▶ [Source excerpt]:

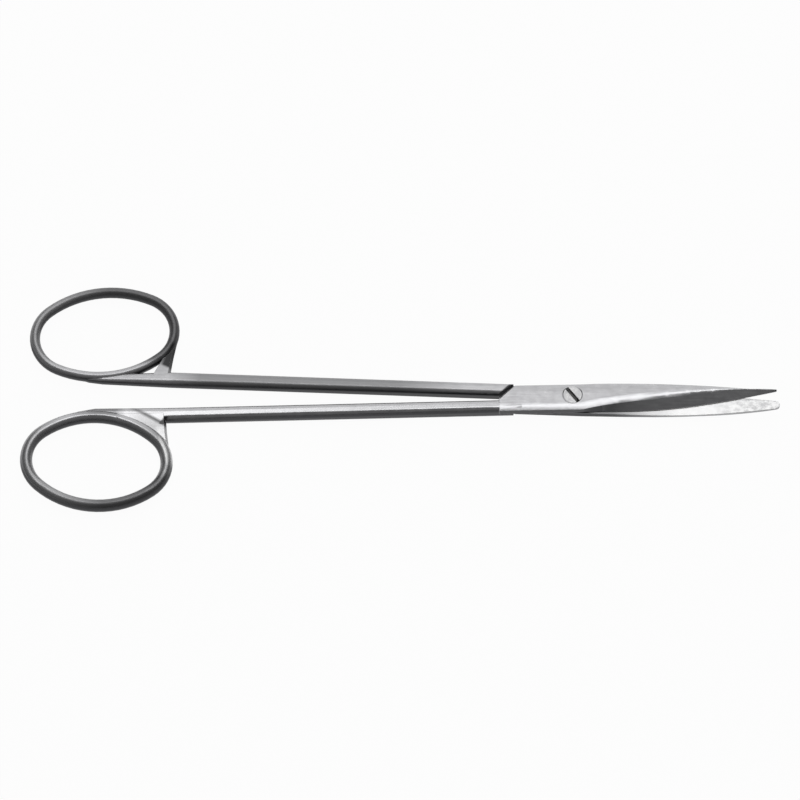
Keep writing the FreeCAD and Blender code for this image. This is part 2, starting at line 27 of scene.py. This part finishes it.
def mm(*lengths):
    """Lengths given in millimetres."""
    return tuple(length * MM for length in lengths)


class Signal:
    """One socket of a material, so that maths on it is written as maths."""

    def __init__(self, tree, socket=None):
        self.tree = tree
        self.socket = socket

    def node(self, kind, settings=None, inputs=None, output=0):
        """Add a node: its settings first, then the values or links of its sockets."""
        made = self.tree.nodes.new(kind)
        for name, setting in (settings or {}).items():
            setattr(made, name, setting)
        for name, given in (inputs or {}).items():
            if isinstance(given, Signal):
                self.tree.links.new(given.socket, made.inputs[name])
            else:
                made.inputs[name].default_value = given
        return Signal(self.tree, made.outputs[output])

    def also(self, output):
        """Another output of the same node."""
        return Signal(self.tree, self.socket.node.outputs[output])

    def math(self, operation, first, second, clamp=False):
        settings = {"operation": operation, "use_clamp": clamp}
        return self.node("ShaderNodeMath", settings, {0: first, 1: second})

    def __add__(self, other):
        return self.math("ADD", self, other)

    def __sub__(self, other):
        return self.math("SUBTRACT", self, other)

    def __rsub__(self, other):
        return self.math("SUBTRACT", other, self)

    def __mul__(self, other):
        return self.math("MULTIPLY", self, other)

    __radd__ = __add__
    __rmul__ = __mul__

    def size(self):
        """The value without its sign."""
        return self.node("ShaderNodeMath", {"operation": "ABSOLUTE"}, {0: self})

    def between(self, low, high):
        """0 at low and 1 at high, clamped, with a straight run between them."""
        inputs = {"Value": self, "From Min": low, "From Max": high}
        return self.node("ShaderNodeMapRange", {}, inputs)

    def mixed(self, first, second):
        """A colour that goes from first to second as this goes from 0 to 1."""
        inputs = {0: self, 6: first, 7: second}
        return self.node("ShaderNodeMix", {"data_type": "RGBA"}, inputs, output=2)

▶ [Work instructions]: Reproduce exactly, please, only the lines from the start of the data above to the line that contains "self.socket = socket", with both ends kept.

▶ [Task output]:
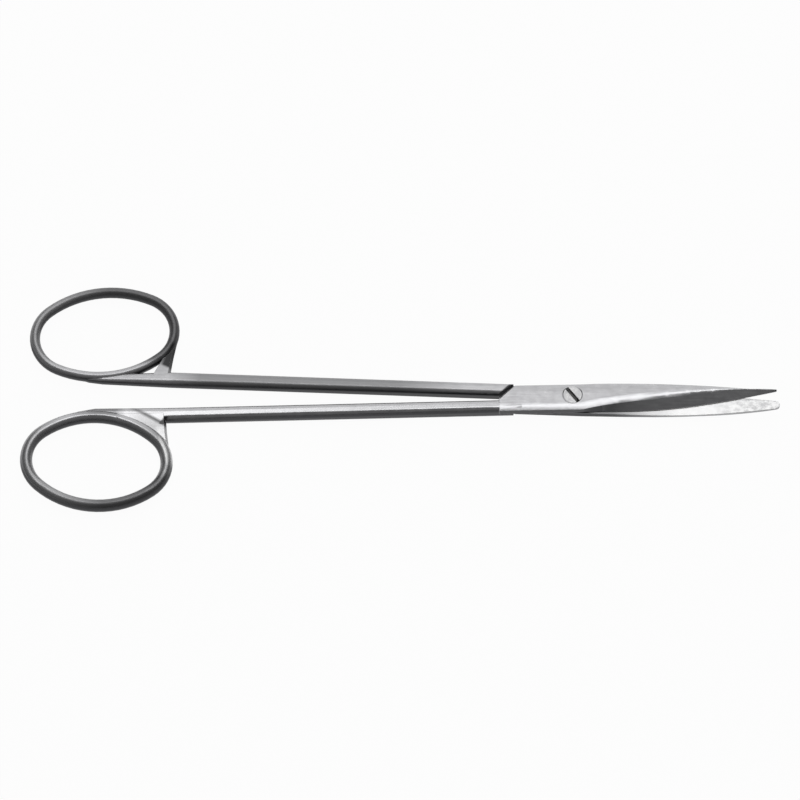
Keep writing the FreeCAD and Blender code for this image. This is part 2, starting at line 27 of scene.py. This part finishes it.
def mm(*lengths):
    """Lengths given in millimetres."""
    return tuple(length * MM for length in lengths)


class Signal:
    """One socket of a material, so that maths on it is written as maths."""

    def __init__(self, tree, socket=None):
        self.tree = tree
        self.socket = socket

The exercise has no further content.